健常者の年代別膝伸展筋力体重比(理学療法ジャーナル2004より)
20歳代 | 30歳代 | 40歳代 | 50歳代 | 60歳代 | 70歳代 | 80歳代 | |
男性 | 0.96 | 0.85 | 0.78 | 0.76 | 0.64 | 0.56 | 0.49 |
女性 | 0.74 | 0.65 | 0.64 | 0.59 | 0.50 | 0.46 | 0.39 |
ご覧のように、年代が上がるにしたがって数値が低下しています。
ここで、具体的にどのくらいの数値で何が困難になっているかを説明しますと
0.5以下では階段のぼり(17cm16段)が困難になり始め
0.4以下では屋外での歩行が困難になり始めます。
さらに数値が下がって0.25以下になると自立歩行は完全にできなくなってしまいます。
以上の検証から、男性は80歳代、女性は60歳代あたりから階段のぼりに必要な筋力が不足してきます。

もちろん、これには個人差がありますので、平均的に過ごしていての目安となります。
表から読み取れるのは、女性は男性より20年も早く筋力的に日常生活が送りにくくなるということです。なかなか衝撃的な数字ですね。
ましてや女性の平均寿命は男性よりも6年長い87.45歳(2019年)。運動に関しては男性よりもしっかりと取り組む必要がありますね。
〇筋肉を維持する目安
筋力をキープするのに必要な運動量は
『日常生活+週1回以上の筋トレ』が目安となります。
ここでの筋トレとは、マシーンで行ういわゆる筋トレでも良いですし
長時間の散歩や山のぼり、サイクリングなど趣味の運動でも構いません。
例えば、1時間のサイクリングを週に1度行っていれば、その分の筋力は維持できる
という事になります。

50代以降では加齢により筋力は年に2%ほど低下しますので、長期間でみるとやはり筋力は減少してしまいます。
〇貯金も貯筋も、『習慣』が大切!!
筋力というのは、宝くじのように一発逆転で手に入れるものではありません。
日々の生活の中で無理なく取り入れることで少しずつ培っていくものです。
続けられる運動を見つけ、週に1回以上継続して行っていきましょう。
〇お薦めの運動
どんな運動が良いのか、という質問も患者さんからよく頂きます。
個人的にお薦めなのはダンス・舞踏・武道。
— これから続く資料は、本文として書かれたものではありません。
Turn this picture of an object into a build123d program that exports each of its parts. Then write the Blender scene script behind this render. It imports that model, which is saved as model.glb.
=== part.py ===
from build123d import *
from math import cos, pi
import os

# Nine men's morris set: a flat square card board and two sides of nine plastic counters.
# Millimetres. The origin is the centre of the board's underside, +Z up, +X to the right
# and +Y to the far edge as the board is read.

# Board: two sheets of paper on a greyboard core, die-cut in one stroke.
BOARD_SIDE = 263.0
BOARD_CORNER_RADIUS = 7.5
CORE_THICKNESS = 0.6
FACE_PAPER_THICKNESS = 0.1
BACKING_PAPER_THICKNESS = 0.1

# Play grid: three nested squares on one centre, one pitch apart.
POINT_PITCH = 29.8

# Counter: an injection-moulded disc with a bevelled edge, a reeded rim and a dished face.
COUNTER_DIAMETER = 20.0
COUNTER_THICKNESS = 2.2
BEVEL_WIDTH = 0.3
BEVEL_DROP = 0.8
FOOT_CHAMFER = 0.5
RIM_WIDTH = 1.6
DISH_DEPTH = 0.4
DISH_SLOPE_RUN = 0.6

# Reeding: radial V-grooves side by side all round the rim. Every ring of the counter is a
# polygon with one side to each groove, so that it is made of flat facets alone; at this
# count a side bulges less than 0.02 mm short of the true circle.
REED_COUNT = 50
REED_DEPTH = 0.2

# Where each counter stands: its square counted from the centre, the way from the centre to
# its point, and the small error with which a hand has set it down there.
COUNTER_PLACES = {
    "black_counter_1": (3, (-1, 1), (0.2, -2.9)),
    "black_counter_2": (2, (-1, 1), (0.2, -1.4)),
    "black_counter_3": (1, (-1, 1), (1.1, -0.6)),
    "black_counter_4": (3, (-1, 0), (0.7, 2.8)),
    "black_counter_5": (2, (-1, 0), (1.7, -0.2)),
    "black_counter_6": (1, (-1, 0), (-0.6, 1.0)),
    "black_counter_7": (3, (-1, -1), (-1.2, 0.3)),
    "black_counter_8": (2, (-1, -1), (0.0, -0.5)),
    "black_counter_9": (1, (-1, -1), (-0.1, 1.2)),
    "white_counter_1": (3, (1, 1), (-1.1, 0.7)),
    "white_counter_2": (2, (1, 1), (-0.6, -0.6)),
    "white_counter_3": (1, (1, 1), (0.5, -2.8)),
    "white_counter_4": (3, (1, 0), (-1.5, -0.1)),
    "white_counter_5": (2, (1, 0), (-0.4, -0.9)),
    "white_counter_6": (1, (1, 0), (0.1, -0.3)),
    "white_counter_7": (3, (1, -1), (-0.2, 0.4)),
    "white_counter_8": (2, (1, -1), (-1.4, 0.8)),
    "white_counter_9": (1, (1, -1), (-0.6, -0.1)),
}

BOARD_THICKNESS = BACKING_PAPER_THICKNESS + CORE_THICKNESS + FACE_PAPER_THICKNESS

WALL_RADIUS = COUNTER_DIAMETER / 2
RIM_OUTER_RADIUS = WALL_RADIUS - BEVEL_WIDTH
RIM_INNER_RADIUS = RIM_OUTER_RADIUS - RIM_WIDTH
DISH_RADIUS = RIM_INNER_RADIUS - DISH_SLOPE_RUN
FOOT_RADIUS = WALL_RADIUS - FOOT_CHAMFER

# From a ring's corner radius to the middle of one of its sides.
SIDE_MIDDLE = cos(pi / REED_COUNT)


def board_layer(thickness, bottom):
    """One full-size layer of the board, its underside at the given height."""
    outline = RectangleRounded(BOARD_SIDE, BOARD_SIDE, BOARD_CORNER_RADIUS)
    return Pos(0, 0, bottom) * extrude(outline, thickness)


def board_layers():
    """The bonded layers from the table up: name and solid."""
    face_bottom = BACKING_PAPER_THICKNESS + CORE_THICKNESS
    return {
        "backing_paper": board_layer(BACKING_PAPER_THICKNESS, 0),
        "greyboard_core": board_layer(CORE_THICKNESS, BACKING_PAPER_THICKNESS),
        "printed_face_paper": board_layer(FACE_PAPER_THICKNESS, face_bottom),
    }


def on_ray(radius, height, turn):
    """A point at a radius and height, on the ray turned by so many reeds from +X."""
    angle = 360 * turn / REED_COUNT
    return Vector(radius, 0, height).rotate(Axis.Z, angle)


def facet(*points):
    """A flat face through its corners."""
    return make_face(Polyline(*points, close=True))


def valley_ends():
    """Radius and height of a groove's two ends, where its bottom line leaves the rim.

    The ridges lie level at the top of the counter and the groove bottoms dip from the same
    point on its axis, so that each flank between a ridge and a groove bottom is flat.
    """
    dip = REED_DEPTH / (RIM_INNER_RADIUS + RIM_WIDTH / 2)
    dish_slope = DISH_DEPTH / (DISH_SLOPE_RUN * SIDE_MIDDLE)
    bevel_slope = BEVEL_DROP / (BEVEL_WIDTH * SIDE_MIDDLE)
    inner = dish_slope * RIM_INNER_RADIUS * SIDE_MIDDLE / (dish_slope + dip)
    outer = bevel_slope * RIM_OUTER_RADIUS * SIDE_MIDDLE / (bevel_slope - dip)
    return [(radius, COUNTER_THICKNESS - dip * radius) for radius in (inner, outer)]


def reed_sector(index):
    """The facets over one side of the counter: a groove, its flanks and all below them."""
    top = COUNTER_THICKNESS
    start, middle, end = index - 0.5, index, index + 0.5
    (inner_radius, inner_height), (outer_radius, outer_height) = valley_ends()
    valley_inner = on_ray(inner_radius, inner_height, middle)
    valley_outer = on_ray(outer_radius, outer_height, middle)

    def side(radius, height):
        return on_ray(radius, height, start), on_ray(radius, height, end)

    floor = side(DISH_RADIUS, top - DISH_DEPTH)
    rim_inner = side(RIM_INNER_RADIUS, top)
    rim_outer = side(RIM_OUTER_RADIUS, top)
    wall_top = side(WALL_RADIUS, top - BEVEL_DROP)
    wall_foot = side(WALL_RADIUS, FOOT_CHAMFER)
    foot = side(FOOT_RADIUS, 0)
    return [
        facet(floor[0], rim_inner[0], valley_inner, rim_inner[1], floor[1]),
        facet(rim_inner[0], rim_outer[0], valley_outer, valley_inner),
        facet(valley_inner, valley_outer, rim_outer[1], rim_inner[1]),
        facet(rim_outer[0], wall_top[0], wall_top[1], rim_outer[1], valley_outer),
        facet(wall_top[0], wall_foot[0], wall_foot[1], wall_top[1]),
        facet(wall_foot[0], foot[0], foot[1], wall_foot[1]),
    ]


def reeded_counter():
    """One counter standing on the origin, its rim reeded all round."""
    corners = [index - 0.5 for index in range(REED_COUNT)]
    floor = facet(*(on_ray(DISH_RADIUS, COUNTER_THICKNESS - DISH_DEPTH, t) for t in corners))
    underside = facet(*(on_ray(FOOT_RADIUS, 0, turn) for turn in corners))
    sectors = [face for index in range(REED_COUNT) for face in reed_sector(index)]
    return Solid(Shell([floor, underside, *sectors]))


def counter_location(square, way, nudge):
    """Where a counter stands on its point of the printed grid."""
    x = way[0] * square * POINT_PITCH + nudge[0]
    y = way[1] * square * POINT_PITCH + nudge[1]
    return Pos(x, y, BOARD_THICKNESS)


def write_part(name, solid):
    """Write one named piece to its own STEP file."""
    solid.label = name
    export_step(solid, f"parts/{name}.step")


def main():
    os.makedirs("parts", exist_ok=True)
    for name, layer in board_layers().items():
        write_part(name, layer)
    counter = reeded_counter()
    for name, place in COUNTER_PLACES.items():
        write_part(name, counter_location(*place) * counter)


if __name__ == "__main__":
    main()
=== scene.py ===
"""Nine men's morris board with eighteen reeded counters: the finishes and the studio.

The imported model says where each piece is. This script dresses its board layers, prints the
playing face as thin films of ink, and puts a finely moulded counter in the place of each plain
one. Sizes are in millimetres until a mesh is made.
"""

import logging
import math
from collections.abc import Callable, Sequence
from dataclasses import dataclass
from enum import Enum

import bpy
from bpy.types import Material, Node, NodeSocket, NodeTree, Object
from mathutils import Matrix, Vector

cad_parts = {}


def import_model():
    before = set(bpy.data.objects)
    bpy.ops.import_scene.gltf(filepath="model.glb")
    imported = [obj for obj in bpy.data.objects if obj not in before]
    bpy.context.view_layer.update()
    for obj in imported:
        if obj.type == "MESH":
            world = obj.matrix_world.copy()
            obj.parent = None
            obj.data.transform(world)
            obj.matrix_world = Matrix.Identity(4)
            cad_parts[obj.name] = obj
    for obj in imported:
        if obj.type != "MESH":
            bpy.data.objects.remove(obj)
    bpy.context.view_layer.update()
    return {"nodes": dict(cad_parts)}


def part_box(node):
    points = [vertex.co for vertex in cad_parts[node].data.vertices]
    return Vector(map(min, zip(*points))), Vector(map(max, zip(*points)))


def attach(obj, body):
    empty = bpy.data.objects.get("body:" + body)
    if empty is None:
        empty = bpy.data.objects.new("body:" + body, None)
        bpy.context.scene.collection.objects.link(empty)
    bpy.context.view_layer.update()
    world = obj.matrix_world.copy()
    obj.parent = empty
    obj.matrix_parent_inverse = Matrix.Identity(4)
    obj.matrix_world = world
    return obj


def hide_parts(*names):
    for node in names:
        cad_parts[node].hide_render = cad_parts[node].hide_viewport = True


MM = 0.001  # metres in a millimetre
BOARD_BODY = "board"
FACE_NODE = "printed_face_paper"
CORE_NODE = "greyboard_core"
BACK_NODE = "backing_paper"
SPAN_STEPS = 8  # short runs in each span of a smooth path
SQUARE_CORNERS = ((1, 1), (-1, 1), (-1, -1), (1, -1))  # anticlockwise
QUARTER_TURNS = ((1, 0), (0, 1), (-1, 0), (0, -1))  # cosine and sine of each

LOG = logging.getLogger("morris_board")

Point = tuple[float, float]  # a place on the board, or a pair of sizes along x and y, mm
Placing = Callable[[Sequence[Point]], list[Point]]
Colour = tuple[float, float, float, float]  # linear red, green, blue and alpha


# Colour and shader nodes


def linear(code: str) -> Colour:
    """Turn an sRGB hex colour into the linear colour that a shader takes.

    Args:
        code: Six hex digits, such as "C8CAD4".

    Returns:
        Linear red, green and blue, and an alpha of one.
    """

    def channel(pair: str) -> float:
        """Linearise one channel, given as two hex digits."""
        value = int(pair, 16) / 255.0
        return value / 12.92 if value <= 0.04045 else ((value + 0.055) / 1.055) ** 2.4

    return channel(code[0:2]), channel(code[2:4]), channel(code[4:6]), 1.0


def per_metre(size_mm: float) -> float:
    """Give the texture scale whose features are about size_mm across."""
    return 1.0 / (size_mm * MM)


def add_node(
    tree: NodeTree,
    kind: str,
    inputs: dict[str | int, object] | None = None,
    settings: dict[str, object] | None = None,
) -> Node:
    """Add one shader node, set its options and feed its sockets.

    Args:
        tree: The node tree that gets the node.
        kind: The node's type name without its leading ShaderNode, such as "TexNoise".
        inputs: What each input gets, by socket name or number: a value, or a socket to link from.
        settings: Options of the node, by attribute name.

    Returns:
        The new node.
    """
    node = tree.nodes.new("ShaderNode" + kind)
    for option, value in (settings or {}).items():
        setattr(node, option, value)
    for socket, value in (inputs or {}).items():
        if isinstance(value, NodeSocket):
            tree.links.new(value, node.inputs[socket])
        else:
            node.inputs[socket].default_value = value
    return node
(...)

それにヨガやピラティスなども良いですね。これらは年代によって激しいものから、ゆっくりしたものまで同じ種目の中でバリエーションが付けられます。しかもこれらは姿勢に関して学ぶことが多く、体力維持に重要なインナーマッスルを積極的に強化していくことになりますので、それもお薦めの要因です。
年を取るほど新たな動きを習得するのが難しくなってきますが、若いころから積み上げていけるので長く続けられるのが良いですね。
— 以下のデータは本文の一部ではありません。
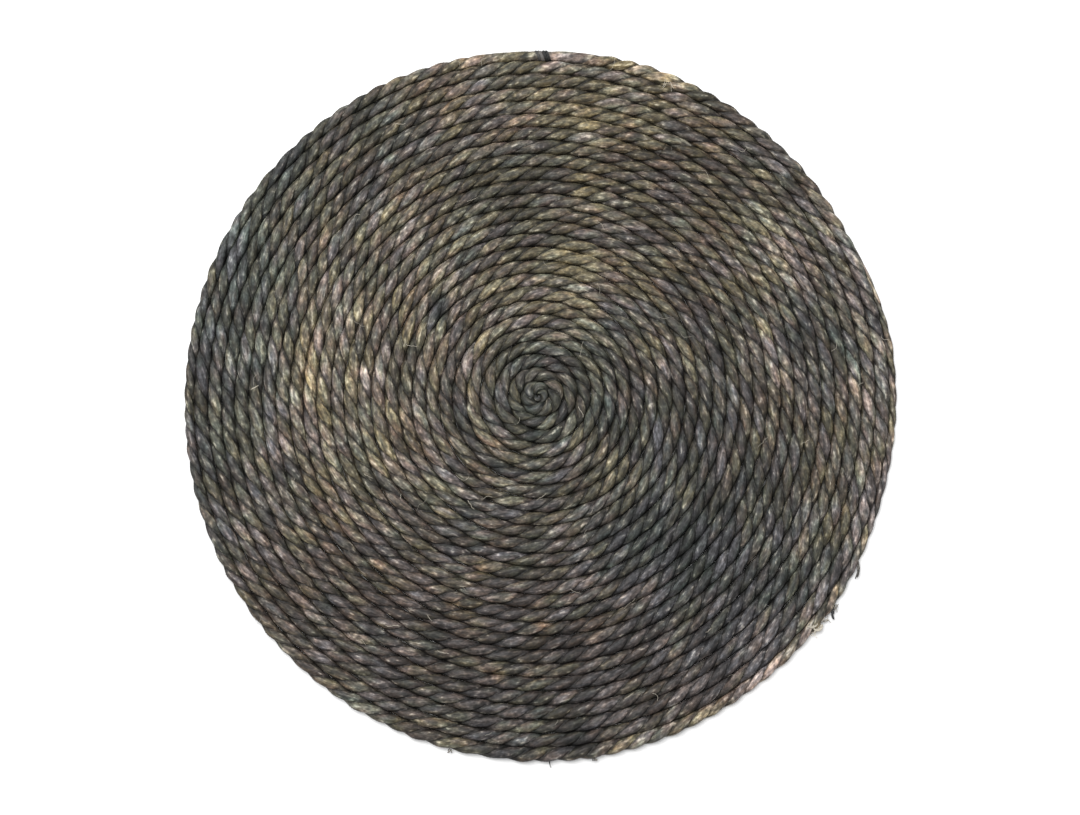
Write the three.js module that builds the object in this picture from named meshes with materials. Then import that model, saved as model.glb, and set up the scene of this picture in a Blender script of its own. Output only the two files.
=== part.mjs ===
// Round coiled placemat: one two-ply rope of twisted leaf fibre, wound flat from the middle
// outwards and sewn row to row, with a short binding where a new length of fibre was laid in.
// Millimetres, +Z up. The mat lies on its flat underside at z = 0.

import * as THREE from 'three';

// Driving dimensions
const ropePitch = 7.24;         // one row of the coil, from groove to groove
const ropeHeight = 7;           // the pressed rope, from the underside to its crown
const coilTurns = 25.9;         // rows that can be counted from the middle to the rim
const startBearing = 63;        // degrees, where the first full row begins
const seatGap = 0.3;            // between the binding and the rope that it holds

// Shape of the wound rope
const grooveHeight = ropeHeight / 2;
const shoulderInset = 0.28;     // where the crown begins and ends, as a share of the row
const undersideInset = 1.5;     // how far the round side of the last row draws in underneath
const stationsPerTurn = 40;
const degreesPerStation = 360 / stationsPerTurn;
const lastStation = Math.round(coilTurns * stationsPerTurn);
const firstRimStation = lastStation - stationsPerTurn;

// Width of the last row against a full row. The bearing runs on past 360 degrees to the tail,
// where the thinned end of the rope is tucked along the row before it.
const rimRow = [
  { bearing: 27, fullness: 1.0 },
  { bearing: 72, fullness: 1.0 },
  { bearing: 90, fullness: 0.72 },
  { bearing: 117, fullness: 0.94 },
  { bearing: 153, fullness: 0.87 },
  { bearing: 180, fullness: 0.76 },
  { bearing: 207, fullness: 0.9 },
  { bearing: 279, fullness: 1.06 },
  { bearing: 306, fullness: 0.8 },
  { bearing: 324, fullness: 0.8 },
  { bearing: 342, fullness: 0.54 },
  { bearing: 369, fullness: 0.56 },
  { bearing: 387, fullness: 0.0 },
];

// Binding at the rim
const bindingBearing = 90;
const bindingWidth = 5.2;       // along the rope
const bindingThickness = 0.9;
const bindingFoot = 1.1;        // height of its outer leg's end above the table
const bindingTuck = 0.35;       // how far down the inner slope of the row it reaches, as a share
const rowBow = bindingWidth / 2 * Math.tan(THREE.MathUtils.degToRad(degreesPerStation / 2));

function bearingAt(station) {
  return startBearing + degreesPerStation * station;
}

function fullnessAt(bearing) {
  const next = rimRow.findIndex((row) => row.bearing >= bearing);
  if (next <= 0) return rimRow[0].fullness;
  const before = rimRow[next - 1];
  const after = rimRow[next];
  const share = (bearing - before.bearing) / (after.bearing - before.bearing);
  return THREE.MathUtils.lerp(before.fullness, after.fullness, share);
}

// Inner and outer radius of the row that passes a station, and how full the rope is there.
function rowAt(station) {
  const inner = Math.max(0, ropePitch * station / stationsPerTurn);
  let outer = ropePitch * (station / stationsPerTurn + 1);
  if (station > firstRimStation) {
    const rimBearing = rimRow[0].bearing + degreesPerStation * (station - firstRimStation);
    outer = inner + ropePitch * fullnessAt(rimBearing);
  }
  const fullness = Math.min(1, (outer - inner) / ropePitch);
  return { inner, outer, fullness };
}

// Section of a row as radius and height pairs, from its inner groove to its outer one.
function rowSection(station) {
  const { inner, outer, fullness } = rowAt(station);
  const inset = shoulderInset * (outer - inner);
  const crown = THREE.MathUtils.lerp(grooveHeight, ropeHeight, fullness);
  return [
    { radius: inner, height: grooveHeight },
    { radius: inner + inset, height: crown },
    { radius: outer - inset, height: crown },
    { radius: outer, height: grooveHeight },
  ];
}

function pointAt(radius, bearing, height) {
  const angle = THREE.MathUtils.degToRad(bearing);
  return new THREE.Vector3(radius * Math.cos(angle), radius * Math.sin(angle), height);
}

// The coil as one closed solid. Neighbouring rows share the vertices of the groove between them.
function coilGeometry() {
  const positions = [];
  const faces = [];

  function addVertex(point) {
    positions.push(point.x, point.y, point.z);
    return positions.length / 3 - 1;
  }

  function addQuad(a, b, c, d) {
    faces.push(a, b, c, a, c, d);
  }

  const centre = addVertex(pointAt(0, 0, grooveHeight));
  const grooves = [centre];
  for (let station = 1; station <= lastStation; station += 1) {
    const { inner } = rowAt(station);
    grooves.push(addVertex(pointAt(inner, bearingAt(station), grooveHeight)));
  }
  const tailTip = grooves[lastStation];

  // The outer side of a row is the groove of the next turn, or the rim on the last turn.
  const rim = [tailTip];
  for (let station = firstRimStation + 1; station < lastStation; station += 1) {
    const { outer } = rowAt(station);
    rim.push(addVertex(pointAt(outer, bearingAt(station), grooveHeight)));
  }

  function outerVertex(station) {
    const next = station + stationsPerTurn;
    return next <= lastStation ? grooves[next] : rim[station - firstRimStation];
  }

  function rowVertices(station) {
    const section = rowSection(station);
    const bearing = bearingAt(station);
    const inShoulder = addVertex(pointAt(section[1].radius, bearing, section[1].height));
    const outShoulder = addVertex(pointAt(section[2].radius, bearing, section[2].height));
    return [grooves[Math.max(0, station)], inShoulder, outShoulder, outerVertex(station)];
  }

  // The rope grows out of the middle over one turn, so its first rows have no inner groove.
  let previous = rowVertices(1 - stationsPerTurn);
  faces.push(centre, previous[2], previous[1], centre, previous[3], previous[2]);
  for (let station = 2 - stationsPerTurn; station < lastStation; station += 1) {
    const current = rowVertices(station);
    for (let side = 0; side < 3; side += 1) {
      if (previous[side] === current[side]) {
        faces.push(previous[side], previous[side + 1], current[side + 1]);
      } else {
        addQuad(previous[side], previous[side + 1], current[side + 1], current[side]);
      }
    }
    previous = current;
  }
  for (let side = 0; side < 3; side += 1) {
    faces.push(previous[side], previous[side + 1], tailTip);
  }

  // Round side of the last row, and the flat underside.
  const underside = addVertex(pointAt(0, 0, 0));
  const foot = [];
  for (let step = 0; step < stationsPerTurn; step += 1) {
    const station = firstRimStation + step;
    const { outer } = rowAt(station);
    foot.push(addVertex(pointAt(outer - undersideInset, bearingAt(station), 0)));
  }
  for (let step = 0; step < stationsPerTurn; step += 1) {
    const next = (step + 1) % stationsPerTurn;
    addQuad(rim[step], foot[step], foot[next], rim[next]);
    faces.push(underside, foot[next], foot[step]);
  }

  const geometry = new THREE.BufferGeometry();
  geometry.setAttribute('position', new THREE.Float32BufferAttribute(positions, 3));
  geometry.setIndex(faces);
  geometry.computeVertexNormals();
  return geometry;
}

// A line of section points moved outwards, away from the rope that it follows.
function offsetSection(section, distance) {
  return section.map((point, index) => {
    const before = section[Math.max(0, index - 1)];
    const after = section[Math.min(section.length - 1, index + 1)];
    const into = new THREE.Vector2(point.radius - before.radius, point.height - before.height);
    const away = new THREE.Vector2(after.radius - point.radius, after.height - point.height);
    const first = into.lengthSq() > 0 ? into.normalize() : away.clone().normalize();
    const second = away.lengthSq() > 0 ? away.normalize() : first;
    const miter = first.clone().add(second).normalize();
    const reach = distance / miter.dot(second);
    return new THREE.Vector2(point.radius - miter.y * reach, point.height + miter.x * reach);
  });
}

// The binding as a bent strip over the last row: down its inner slope, over the crown and down
// the round outer side. The strip is straight and the row bends, which its clearance allows for.
function bindingGeometry(station) {
  const [groove, inShoulder, outShoulder, edge] = rowSection(station);
  const slopeShare = bindingFoot / grooveHeight;
  const tucked = {
    radius: THREE.MathUtils.lerp(inShoulder.radius, groove.radius, bindingTuck),
    height: THREE.MathUtils.lerp(inShoulder.height, groove.height, bindingTuck),
  };
  const foot = {
    radius: edge.radius - undersideInset * (1 - slopeShare),
    height: bindingFoot,
  };
  const route = [tucked, inShoulder, outShoulder, edge, foot];
  const clearance = seatGap + rowBow;
  const nearSide = offsetSection(route, clearance);
  const farSide = offsetSection(route, clearance + bindingThickness);
  const outline = new THREE.Shape([...nearSide, ...farSide.reverse()]);
  const geometry = new THREE.ExtrudeGeometry(outline, { depth: bindingWidth, bevelEnabled: false });
  geometry.translate(0, 0, -bindingWidth / 2);

  // The section plane holds radius and height, and the strip is as wide as it is along the rope.
  geometry.rotateX(Math.PI / 2);
  geometry.rotateZ(THREE.MathUtils.degToRad(bearingAt(station)));
  return geometry;
}

const fibre = new THREE.MeshStandardMaterial({ color: 0x58544d, roughness: 0.9, metalness: 0 });
const thread = new THREE.MeshStandardMaterial({ color: 0x2b2928, roughness: 0.85, metalness: 0 });

const coil = new THREE.Mesh(coilGeometry(), fibre);
coil.name = 'coiled_rope';

const bindingStation = firstRimStation
  + Math.round((bindingBearing - rimRow[0].bearing) / degreesPerStation);
const binding = new THREE.Mesh(bindingGeometry(bindingStation), thread);
binding.name = 'rim_binding';

// The coil is wound about its own middle, and the part is centred on its outline.
const mat = new THREE.Group();
mat.add(coil, binding);
const middle = new THREE.Box3().setFromObject(mat, true).getCenter(new THREE.Vector3());
mat.position.set(-middle.x, -middle.y, 0);

const part = new THREE.Group();
part.add(mat);
part.updateMatrixWorld(true);

export default part;
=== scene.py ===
# A round placemat, coiled flat from one two-ply rope of twisted leaf fibre.
# Metres, +Z up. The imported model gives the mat's box, and this script gives it its looks.

import math

import bpy
import numpy as np
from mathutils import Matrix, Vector


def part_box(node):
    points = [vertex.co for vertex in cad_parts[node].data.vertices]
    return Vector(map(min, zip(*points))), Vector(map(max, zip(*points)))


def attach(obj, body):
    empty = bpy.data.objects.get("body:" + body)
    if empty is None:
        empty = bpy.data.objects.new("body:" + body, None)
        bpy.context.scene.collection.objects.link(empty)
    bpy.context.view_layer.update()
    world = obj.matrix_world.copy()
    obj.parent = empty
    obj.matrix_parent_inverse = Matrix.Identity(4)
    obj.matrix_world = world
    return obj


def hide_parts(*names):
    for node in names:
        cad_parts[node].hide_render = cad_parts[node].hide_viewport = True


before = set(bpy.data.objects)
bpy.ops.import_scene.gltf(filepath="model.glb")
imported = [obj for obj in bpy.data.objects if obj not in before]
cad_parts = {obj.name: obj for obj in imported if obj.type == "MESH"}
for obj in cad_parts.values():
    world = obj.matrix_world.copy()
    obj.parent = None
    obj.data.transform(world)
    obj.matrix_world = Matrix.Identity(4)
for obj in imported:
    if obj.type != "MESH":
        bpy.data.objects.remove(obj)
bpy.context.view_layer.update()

bpy.context.scene.view_settings.view_transform = "Standard"


# Helpers for shader nodes

class Wire:
    # a node's output that takes part in sums, so that a formula reads as one
    def __init__(self, shader, socket):
        self.shader = shader
        self.socket = socket

    def maths(self, operation, first, second):
        return self.shader.node("ShaderNodeMath", {"operation": operation}, {0: first, 1: second})

    def __add__(self, other):
        return self.maths("ADD", self, other)

    def __radd__(self, other):
        return self.maths("ADD", other, self)

    def __sub__(self, other):
        return self.maths("SUBTRACT", self, other)

    def __rsub__(self, other):
        return self.maths("SUBTRACT", other, self)

    def __mul__(self, other):
        return self.maths("MULTIPLY", self, other)

    def __rmul__(self, other):
        return self.maths("MULTIPLY", other, self)

    def __rpow__(self, other):
        return self.maths("POWER", other, self)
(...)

普段よく散歩をされる方は、散歩コースに坂道や歩道橋などを入れてみましょう。
西荻窪近辺ですと、善福寺公園上池にある階段は池を見渡せて良い眺めですし、青梅街道や五日市街道にある歩道橋から道路を眺めるのも意外と好きです。
善福寺公園上池、高台からの眺め。春は桜、夏は新緑、秋は紅葉が見事ですよ。
撮影日は冬ですが(笑)
長くなりましたが、皆さんが1日でも長く健康的に生活できるようお祈り申し上げ、この文章を締めたいと思います。最後までありがとうございました。